The former head of U.S. Immigration and Customs Enforcement is among the high-ranking federal officials named as defendants in a federal lawsuit filed Wednesday morning by 10 of the 29 immigrants who were arrested during the New Haven immigration raids on June 6, 2007.

In a 64-page complaint, three Yale Law School faculty members and four law students representing the immigrants allege that local, state and federal ICE officials violated the Fourth, Fifth and 10th Amendments by planning and executing the raids. The lawsuit names about 30 ICE officials and agents as defendants in total, from former Assistant Secretary of Homeland Security for ICE Julie Myers to the about two dozen ICE agents who participated in the raids. The lawsuit seeks a jury trial, compensation from ICE officials for court expenses and damages, and an acknowledgment from the court that the raids were illegal.

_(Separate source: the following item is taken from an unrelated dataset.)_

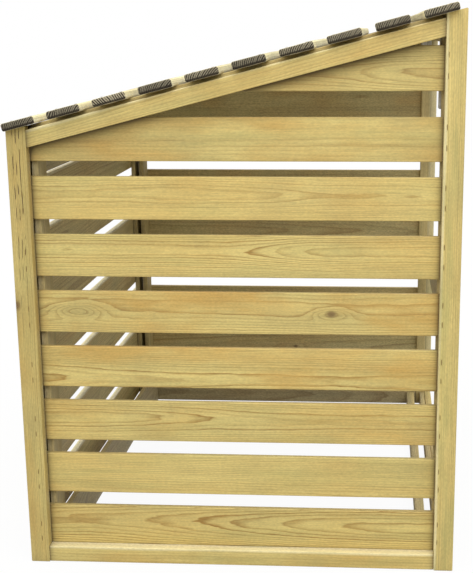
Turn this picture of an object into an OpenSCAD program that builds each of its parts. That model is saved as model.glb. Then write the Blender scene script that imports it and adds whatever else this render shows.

“Without cause or reasonable suspicion, ICE agents interrogated and arrested residents based on their skin color and physical appearance,” the complaint says. “In some cases, agents arrested people in front of their families and young children.”

Out of the 29 detained, only five immigrants were the intended targets of the raid. The lawsuit describes agents forcefully entering four households without consent or search warrants, sometimes with guns drawn. According to the complaint, agents woke plaintiffs from their sleep and, in one case, would not allow Eduardo Diaz-Bernal to put on pants, shouting at him “not to move.”

The lawsuit said the agents left Edilberto Cedeño-Trujillo’s daughter “terrified.”

Plaintiff Washington Colala-Peñarreta said in the complaint that when he returned home to pick up a forgotten item, ICE agents were standing around his house. He said the agents asked him if he lived in the house and requested to see identification. When he said his identification was in his house, he claimed that the agents handcuffed him, forcibly brought him to his locked front door and, with guns drawn, told him to open it. Colala-Peñarreta said he did so out of fear the agents might harm him if he did not obey.

In the lawsuit, the lawyers claim that ICE officials conducted the raids in retaliation for the aldermanic approval two days earlier of the Elm City Resident Card program, which provides ID cards to residents regardless of immigration status. One of the defendants — Walter Wilkowski, the agent in charge of the ICE Office of Investigations in New Haven — expressed concern that New Haven was becoming a “sanctuary city,” according to an e-mail from the U.S. Attorney’s Office for the District of Connecticut referenced in the complaint.

In response to the lawsuit, City Hall spokeswoman Jessica Mayorga said she thinks the timing of the raids two days after the passage of the ID card program was not coincidental.

“It appears as more than just a coincidence that these things happened in the time frame that they did,” she said.

ICE spokeswoman Paula Grenier declined to comment. ICE officials have said in the past that the raids were in full accordance with the law. A spokesman for ICE, Richard Rocha, told the News in February that efforts to aggressively increase the number of arrests were following the agency’s mission.

“We do prioritize,” he said at the time. “But if, in the course of our work, we encounter other illegal individuals, we have to enforce the law.”

Norma Franceschi, a Fair Haven proprietor who supported immigrants during the raids, said Wednesday that the plaintiffs lost a substantial amount of money or lost their jobs because of their detention.

Franceschi added that community members made substantial efforts to pay the bonds necessary to free the plaintiffs from jail. Father Jim Manship, the priest of St. Rose of Lima Church in Fair Haven, counted $25,000 in small bills and coins, took it to the bank to get a cashier’s check and then drove to Hartford to post the bail of a detained immigrant with a criminal background.

One of the detainees has been deported, five volunteered to leave and 17 cases are still pending.